* BEGIN Record extracts *

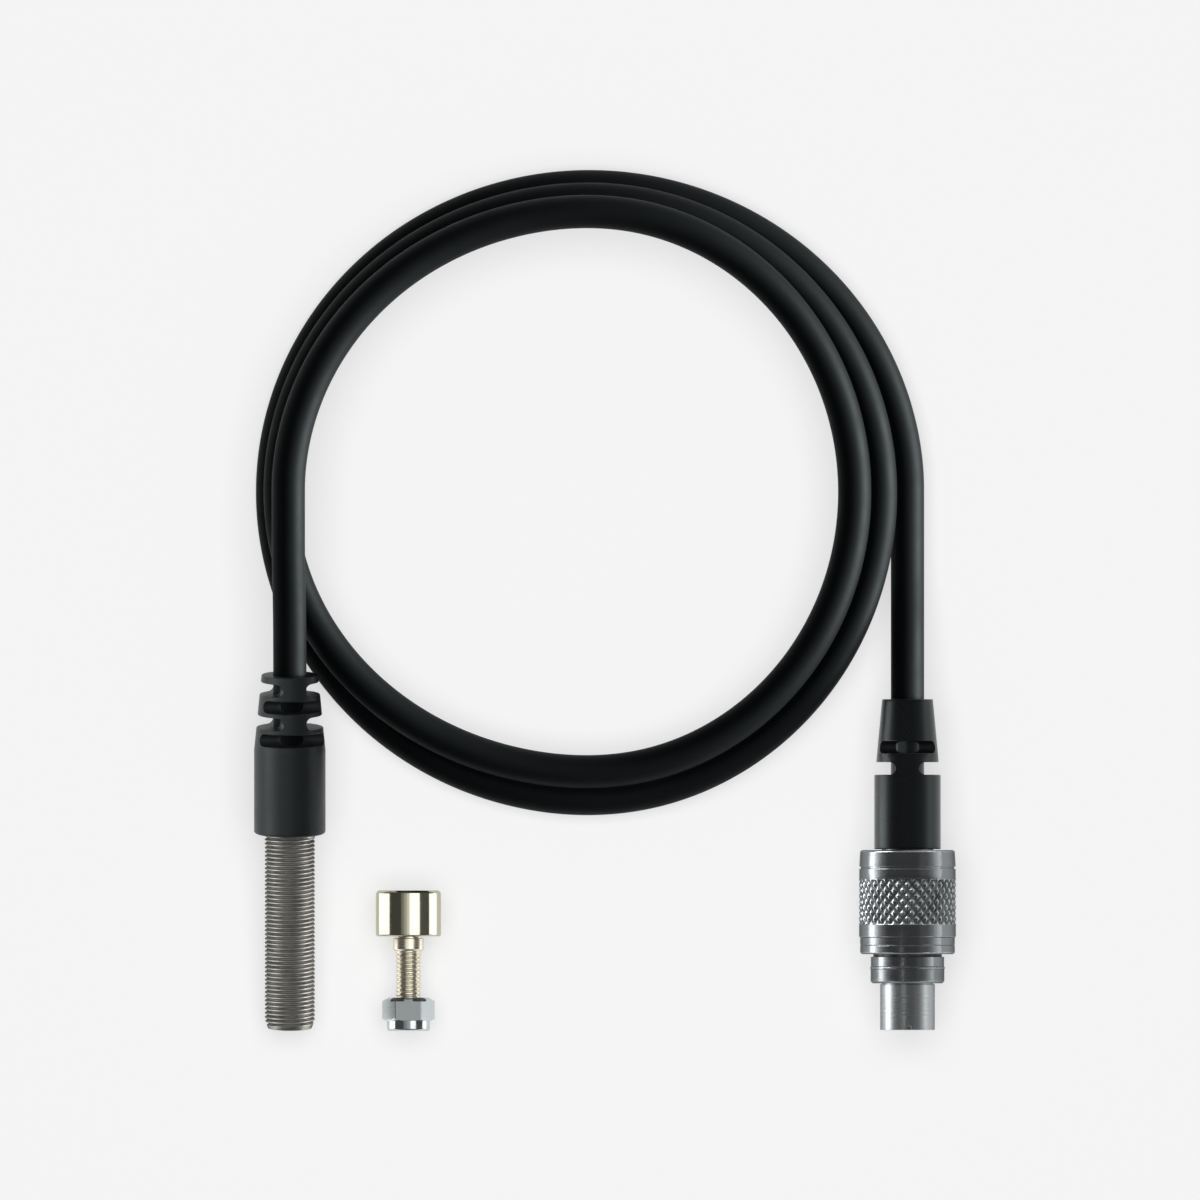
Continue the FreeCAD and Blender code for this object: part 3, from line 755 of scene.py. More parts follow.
@dataclass(frozen=True)
class Moulding(Finish):
    """Moulded plastic, rubber or resin.

    Attributes:
        coat: Weight of a clear gloss on it.
        gloss: Its specular level, where 0.5 is plain plastic.
        sheen: The tint of what it mirrors.
    """

    coat: float = 0.0
    gloss: float = 0.5
    sheen: Colour = (1.0, 1.0, 1.0)

    def material(self) -> bpy.types.Material:
        """Builds the material.

        Returns:
            The material.
        """
        material, graph, shader, grain, dirt_and_shade = self.start()
        varied = graph.remap(grain["Shade"], 1 - self.contrast / 4, 1 + self.contrast / 4,
                             self.roughness - 0.05, self.roughness + 0.05)
        dull = graph.sum("MULTIPLY", dirt_and_shade["Mask"], 0.4)
        graph.feed(shader["Roughness"], graph.sum("ADD", varied, dull, True))
        bump = graph.add("Bump", {"Height": grain["Height"], "Distance": self.grain_depth})
        graph.feed(shader["Normal"], bump.outputs[0])
        graph.feed(shader["Coat Weight"], self.coat)
        graph.feed(shader["Specular IOR Level"], self.gloss)
        graph.feed(shader["Specular Tint"], self.sheen)
        return material


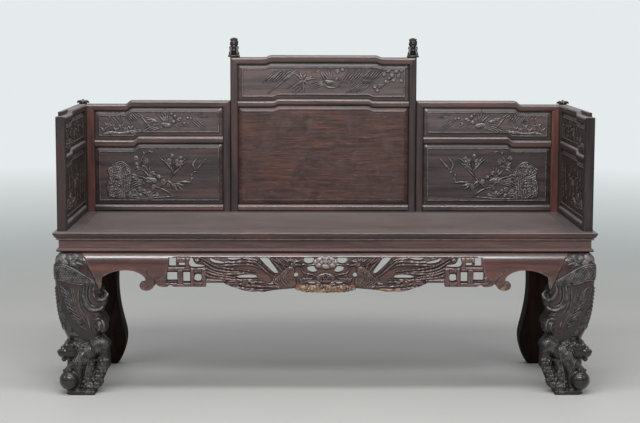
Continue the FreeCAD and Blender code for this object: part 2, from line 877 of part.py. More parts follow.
class Screen:
    """One frame-and-panel screen, built upright in X and Z with its face at Y = 0 and its back at +Y."""

    def __init__(self, span, posts, top, top_rail, mid_low, mid_rail, top_steps, mid_steps):
        self.u0, self.u1 = u0, u1 = span
        self.top, self.top_rail = top + seat_height, top_rail
        self.mid_low, self.mid_rail = mid_low + seat_height, mid_rail
        self.top_steps, self.mid_steps = top_steps, mid_steps
        self.low = seat_height
        self.in0, self.in1 = u0 + posts[0], u1 - posts[1]
        self.top_end = self.top + sum(rise for _, rise in top_steps)
        self.ledge = None

    def rail(self, low, height, steps, u0, u1):
        """A rail with a stepped upper and lower edge."""
        shape = elevation(stepped_outline(u0, u1, low, low + height, steps, steps), 0, screen_thickness)
        shape = rounded(shape, rail_round, 0, False)
        return rounded(shape, back_round, screen_thickness, False)

    def post(self, u0, u1, top):
        """A square post with softened long edges."""
        shape = box(u0, u1, 0, screen_thickness, self.low, top)
        return rounded(rounded(shape, post_round, 0, True), back_round, screen_thickness, True)

    def corner(self, outer, inner, top):
        """The triangle under the mitre between a post and the top rail."""
        reach = (inner - outer) * cut_overrun / self.top_rail
        triangle = [
            (outer - reach, top + cut_overrun),
            (inner, top - self.top_rail),
            (inner, top - self.top_rail - cut_overrun),
            (outer - reach, top - self.top_rail - cut_overrun),
        ]
        return elevation(triangle, -cut_overrun, screen_thickness + cut_overrun)

    def tenon(self, inner, outwards, low, high, length):
        """The box of a tenon that runs from a post's inner face into the post."""
        u0, u1 = sorted((inner - outwards * rail_tenon_margin, inner + outwards * length))
        return (u0, u1, rail_tenon_inset, rail_tenon_inset + rail_tenon_thickness, low, high)

    def panel(self, low, high, low_steps, high_steps):
        """A floating panel with a bevelled raised field and a tongue all round; heights are those at u0."""
        gap, tongue = panel_gap, panel_tongue_length

        def ring(grow, y):
            u0, u1 = self.in0 - grow, self.in1 + grow
            items = stepped_outline(u0, u1, low - grow, high + grow, low_steps, high_steps)
            return path_wire(items, lambda a, b: V(a, y, b))

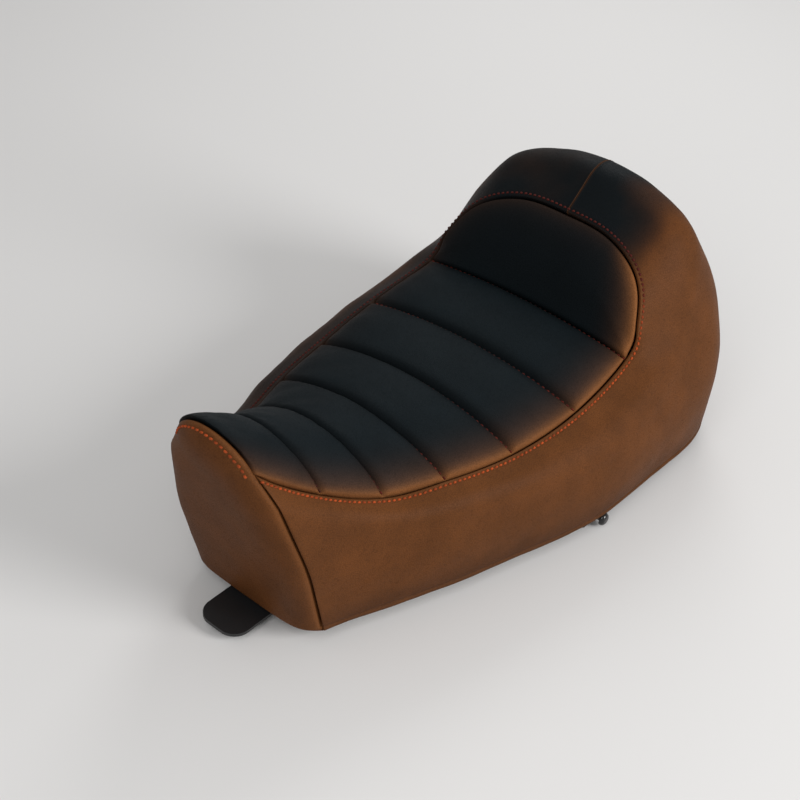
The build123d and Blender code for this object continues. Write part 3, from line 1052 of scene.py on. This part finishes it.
def ring_pad(sides, neighbours, outward, puff, bulge, unevenness, seed, free=None):
    """Surface and lining of a stuffed panel between sewn sides, its plain points and their way from the seam.

    neighbours holds the outward directions of the next panels, one for each point of the sides.
    free is the number of a side that doesn't hold the stuffing down.
    """
    loop = np.concatenate([side[:-1] for side in sides])
    origin = loop.mean(axis=0)
    up = unit(np.array((0.0, 0.0, 1.0)) - outward * outward[2])
    plane = np.stack([np.cross(up, outward), up])
    flat_sides = [(side - origin) @ plane.T for side in sides]
    outline = np.concatenate([side[:-1] for side in flat_sides])
    sheet = thin_plate(outline, (loop - origin) @ outward)
    after = np.roll(outline, -1, axis=0)
    clockwise = (outline[:, 0] * after[:, 1] - outline[:, 1] * after[:, 0]).sum() < 0
    turned = [side[::-1] for side in reversed(flat_sides)] if clockwise else flat_sides
    counts = [max(3, int(round(run_along(side)[-1] / PANEL_MESH))) for side in sides]
    rings = []
    for turn in PAD_EDGE:
        inset = inset_sides(turned, turn.away)
        rings.append(np.concatenate([spread(side, count) for side, count in zip(inset, counts)]))
    fixed = len(rings)
    last, middle = rings[-1], rings[-1].mean(axis=0)
    rings += [last + (middle - last) * (k / INNER_RINGS) for k in range(1, INNER_RINGS + 1)]
    flat = np.array(rings)
    for _ in range(RELAX_ROUNDS):
        inner = flat[fixed:-1]
        around = np.roll(inner, 1, axis=1) + np.roll(inner, -1, axis=1)
        inner += 0.5 * ((flat[fixed - 1:-2] + flat[fixed + 1:] + around) / 4 - inner)
        flat[-1] = flat[-2].mean(axis=0)
    ways = [way_from(flat, side) for side in flat_sides]
    away = np.min(ways, axis=0)
    away[:fixed] = np.array([turn.away for turn in PAD_EDGE])[:, None]
    held = away if free is None else np.min(ways[:free] + ways[free + 1:], axis=0)
    tilt = np.stack([
        (sheet(flat + offset) - sheet(flat - offset)) / (2 * SHEET_STEP) for offset in SHEET_STEP * np.eye(2)
    ], axis=-1)
    normals = unit(outward - tilt @ plane)
    points = origin + flat @ plane + sheet(flat)[..., None] * outward
    nearest = np.linalg.norm(points[0][:, None] - loop[None], axis=-1).argmin(axis=1)
    beside = np.concatenate([side[:-1] for side in neighbours])[nearest]
    sink = sinks(normals, beside, away)
    depth = np.array([turn.deep for turn in PAD_EDGE] + [0.0] * (len(flat) - fixed))[:, None, None]
    swell = unevenness * noise_at(points, 0.03, seed) * smoothstep(0.003, 0.012, away)
    swell = swelling(puff, bulge, held) + swell
    return points + normals * swell[..., None] - sink * depth, points - sink * LINING_DEPTH, points, away


class SEAT_OT_backrest(bpy.types.Operator):
    """Sews the smooth panel in front of the rear bolster"""

    bl_idname = "seat.backrest"
    bl_label = "Backrest panel"

    def execute(self, context):
        stations = even_stations(ROLLS, 2 * REAR_CENTRE - ROLLS, PANEL_MESH, AT_SEAM)
        over, over_out = SKIRT.line(stations, AT_SEAM)
        below, below_out = TOP.seam(ROLLS)
        surface, lining, points, away = ring_pad(
            (below, over), (below_out, over_out),
            backrest_outward(), BACKREST_THICK, BACKREST_ROUND, 0.0004, 11,
        )
        # A painted highlight under the bolster's seam, on the near side only, and painted shade over the
        # panel.
        near_side = 0.08 + 0.92 * smoothstep(0.050, 0.092, -points[..., 1])
        edge = glow(way_from(points, over), BACKREST_GLOW) * near_side
        wear = smoothstep(0.004, 0.024, away) * 0.15 + 0.83
        piece = padded_rings("backrest_pad", surface, lining, {"edge": edge, "wear": wear})
        finish_pad(piece, material_of("channelled_top"), "back_panel")
        return {"FINISHED"}


def skirt_rows():
    """Rows of the skirt from the seam down to the hem, with the depth of each."""
    top, bottom = TOP_STITCH_ROWS[-1].away, HEM[0].away
    shares = [k / SKIRT_ROWS for k in range(1, SKIRT_ROWS)]
    rows = [(Row(0.0, turn.away), turn.deep) for turn in SEWN_EDGE + TOP_STITCH_ROWS]
    rows += [(Row(share, top - (top + bottom) * share), 0.0) for share in shares]
    rows += [(Row(1.0, -turn.away), turn.deep) for turn in HEM]
    return [row for row, _ in rows], np.array([deep for _, deep in rows])


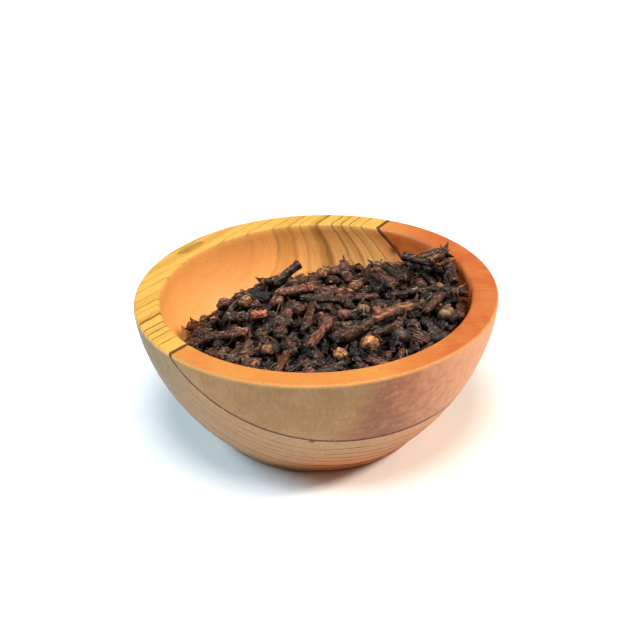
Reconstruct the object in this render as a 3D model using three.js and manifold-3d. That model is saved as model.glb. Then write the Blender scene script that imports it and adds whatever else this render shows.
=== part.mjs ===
// A small turned wooden bowl, heaped with whole cloves.
// Millimetres, +Z up. The origin is the middle of the bowl's foot, on the surface that it stands on.
import * as THREE from "three";
import { mergeVertices } from "three/addons/utils/BufferGeometryUtils.js";
import Module from "manifold-3d";

// Bowl: a flat foot, a wall that swells to a level rim, and a round hollow.
const RIM_RADIUS = 50;
const BOWL_HEIGHT = 40;
const MOUTH_RADIUS = 43;
const HOLLOW_DEPTH = 33;
const WALL_REACH = 50.4; // depth below the rim at which the outer curve would close on the axis
const WALL_POWER = 1.6; // under 2, so the wall leans in all the way down
const HOLLOW_POWER = 2.2;
const FOOT_EDGE_ROUND = 1;
const OUTER_EDGE_ROUND = 0.9;
const INNER_EDGE_ROUND = 1.8;
const BOWL_SIDES = 56;
const WALL_STEPS = 7;
const HOLLOW_STEPS = 6;
const EDGE_STEPS = 2;
const STEP_CROWDING = 1.25; // over 1, which brings the wall's steps closer together near the foot

// Heap: its edge meets the wall near the rim on one side, and deep down on the side it was scooped from.
const HEAP_GAP = 0.5; // kept between the heap and the bowl's faceted wall
const HIGH_EDGE_DEPTH = 2.6;
const LOW_EDGE_DEPTH = 19;
const LOW_SIDE = THREE.MathUtils.degToRad(135);
const LOW_SIDE_POWER = 1.5;
const CROWN_DEPTH = 4.6;
const CROWN_POWER = 1.7;
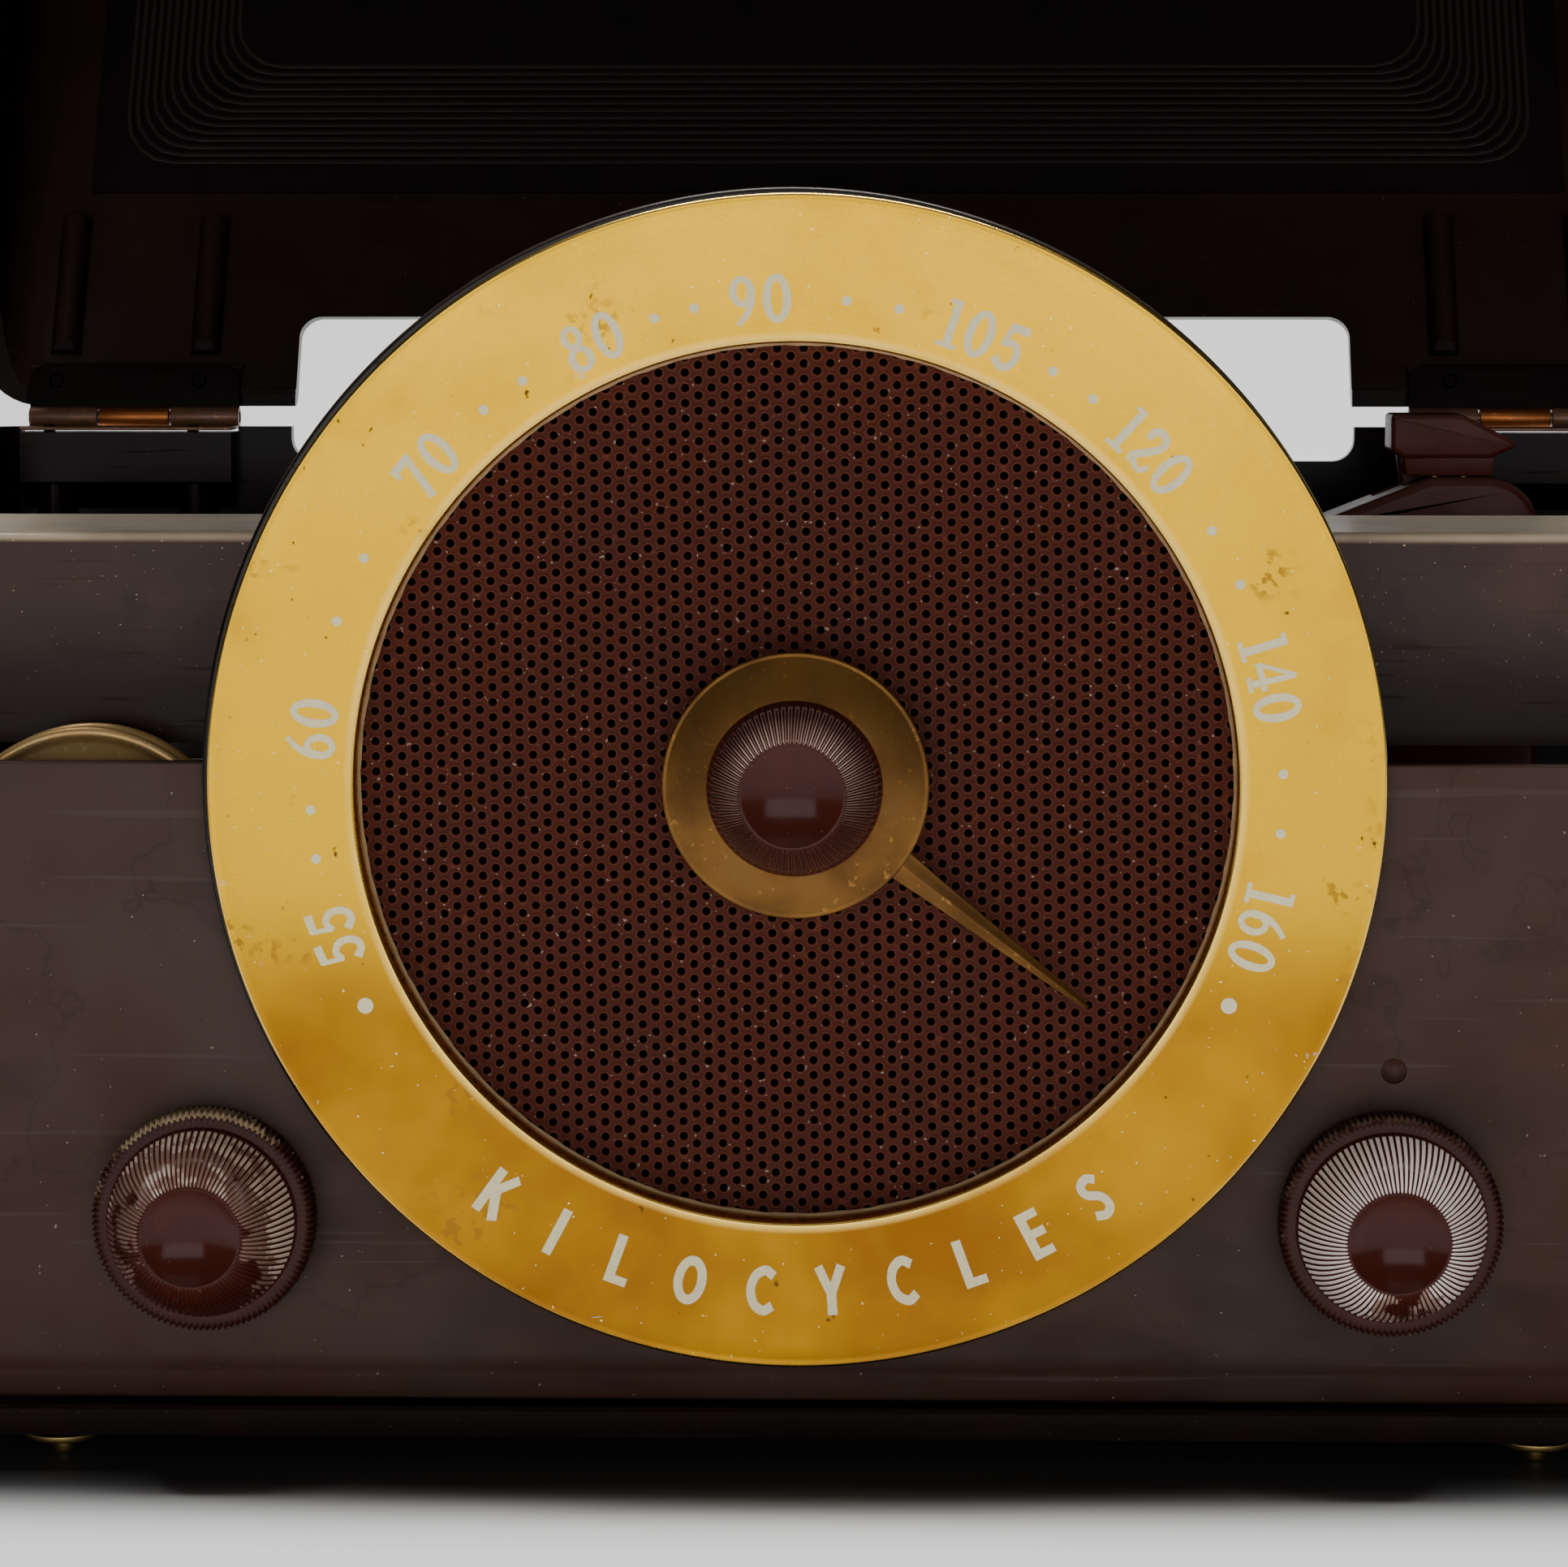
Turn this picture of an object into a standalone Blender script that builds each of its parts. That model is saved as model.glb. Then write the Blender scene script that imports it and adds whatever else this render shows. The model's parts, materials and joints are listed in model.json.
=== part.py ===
"""Lidded bakelite table radio: an open clamshell case with a round dial in the middle of the front panel.

Sizes are in millimetres and the helpers turn them into metres. X runs to the right as seen from the front,
Y runs back and Z runs up. The design frame has the centre of the dial face at X = 0, Y = 0, Z = DIAL_HEIGHT,
and the last step moves everything along Y, so that the world origin is under the middle of the radio.
"""

from math import atan2, cos, pi, radians, sin, tan

import bmesh
import bpy
from mathutils import Matrix, Vector

MM = 0.001
GAP = 0.3  # clearance between pieces that touch in the real radio

# Overall
HALF_WIDTH = 155.0
EDGE_RADIUS = 12.0
WALL = 3.0
DIAL_HEIGHT = 104.0  # centre of the dial above the table
UNDERSIDE = 4.0  # underside of the case above the table
CASE_BACK = 145.0
LID_FRONT = -24.0
LID_REAR_TOP = DIAL_HEIGHT + 53.0
LID_SLOPE = radians(17.5)  # the lid's top rises towards the front
LID_OPEN = 100.0  # degrees
CASE_RIM = DIAL_HEIGHT + 49.0
LID_RIM = DIAL_HEIGHT + 50.0
PARTING_BEND = 100.0  # where the rim leaves the level and runs down to the front lip
PARTING_FOOT = DIAL_HEIGHT - 96.0

# Dial
RING_R = 89.0
RING_INNER_R = 67.0
RING_SHEET = 0.9
HOUSING_R = 89.4
HOUSING_SHIFT = (-0.5, 0.5)
HOUSING_FRONT = 1.3
DRUM_R = 75.5
GRILLE_R = 69.0
GRILLE_Y = 5.4
SHAFT_R = 3.2
BORE_R = 3.6

# Pointer and knobs
POINTER_R = 20.2
POINTER_TIP = 55.7
POINTER_ANGLE = radians(127.3)  # clockwise from the top
TUNING_KNOB_R = 13.25
TUNING_KNOB_BACK = -2.9
KNOB_FRONT = -14.0
SIDE_KNOB_X = 90.0
SIDE_KNOB_Z = DIAL_HEIGHT - 66.5
SKIRT_R = 17.05
BELL_R = 14.45

# Front panel and chassis cover
PANEL_FRONT = 4.3
PANEL_SHEET = 2.5
PANEL_HALF = 147.0
PANEL_TOP = DIAL_HEIGHT + 3.0
PANEL_FOOT = DIAL_HEIGHT - 95.7
PANEL_ARCH_R = 77.0
COVER_FRONT = 25.0
COVER_BACK = 77.0
COVER_TOP = DIAL_HEIGHT + 36.8
COVER_LIP = DIAL_HEIGHT + 3.7
COVER_WALL = 2.5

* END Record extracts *

• _Prompt_: Begin at the line that has "part.py. More parts follow." in the entries above; stop after the line that has "frame-and-panel screen, built". Transcribe exactly those lines and no others.

• _Reply_:
Continue the FreeCAD and Blender code for this object: part 2, from line 877 of part.py. More parts follow.
class Screen:
    """One frame-and-panel screen, built upright in X and Z with its face at Y = 0 and its back at +Y."""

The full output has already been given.